In November 2025, one year after the tractors first arrived in Whitehall, Reeves returned to the dispatch box. The inheritance tax policy was revised again. Thresholds were raised significantly. Exemptions broadened. Payment periods extended.

Ministers insisted the changes reflected listening and refinement. Few believed that narrative. The original proposal had been fundamentally diluted.

On his farm, Clarkson offered a brief reaction. “They blinked,” he said.
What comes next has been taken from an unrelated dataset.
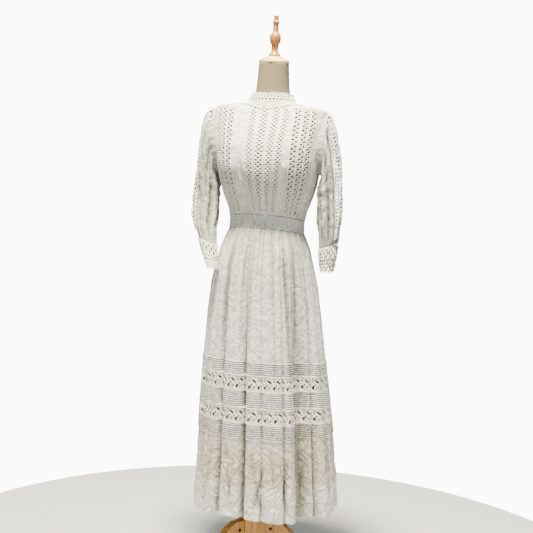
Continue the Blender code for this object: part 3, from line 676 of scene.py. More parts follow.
# Fine pinched gathers under the waist seam, uneven in pitch
def gatherDepth(angle):
    warped = angle + 0.030 * np.sin(3 * angle + 0.4) + 0.012 * np.sin(11 * angle + 2.0)
    fine = np.abs(np.sin(46 * warped)) ** 0.8
    coarse = 0.5 + 0.5 * np.sin(29 * warped + 1.3)
    return 0.65 * fine + 0.35 * coarse


# Crumpled cotton: shallow slanting dents, stronger towards the hem
def rumple(angle, level):
    u, v = angle * 0.22, level
    dents = softNoise((u + 0.6 * v) / 0.034, (v - 0.4 * u) / 0.060, 3)
    fine = softNoise((u - 0.5 * v) / 0.017, (v + 0.3 * u) / 0.030, 5)
    long = softNoise(u / 0.030, v / 0.200, 11)
    growth = 0.5 + 0.7 * smooth(0.52, 0.26, level)
    return growth * (0.0020 * dents + 0.0014 * fine) + 0.0020 * long * smooth(1.10, 0.95, level)


def skirtAt(turn, level, proud=0.0):
    angle, depth, hollow = foldsAt(turn)
    side, front, back = along(skirt["rings"], level)
    growth, gather, lift, across = along(skirt["drape"], level)
    inward = (depth + hollow) * growth + gather * gatherDepth(angle) - proud
    inward = inward + creaseDepth(skirt["creases"], angle, level, side)
    inward = inward + rumple(angle, level)
    inward = inward + 0.0012 * np.exp(-(((level - skirt["hemStitching"]) / 0.0022) ** 2))
    spots = onRing(side, front, back, angle, inward, level)
    sway = 0.005 * np.sin(3 * angle + 1.0) * smooth(skirt["hemStitching"], skirt["hem"], level)
    spots[..., 0] += across
    spots[..., 2] += lift * waistLift(angle) + sway
    return spots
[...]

For farmers, it felt like relief. For Labour, it marked a bruising episode that exposed a gap between policy intent and lived reality. And for Westminster, it raised an uncomfortable question.

Beyond Politics

Clarkson did not seek office. He did not form a party. He returned to farming and filming. Yet his role in the episode has altered assumptions about influence.

The protests showed how quickly public figures with large platforms can mobilise communities that feel ignored. Not through ideology, but through shared experience and plain language.

For Keir Starmer, the lesson was stark. Government power remains formidable. But in an age of fractured trust, legitimacy can be challenged from unexpected places.

As tractors eventually left Whitehall and normal traffic resumed, the memory lingered. In the contest over Britain’s farms, authority did not rest solely in parliament. It was shaped in fields, online feeds and voices that people recognised as their own.

And that may prove to be the most lasting legacy of a protest that began, quietly enough, with a single tractor rolling down Whitehall.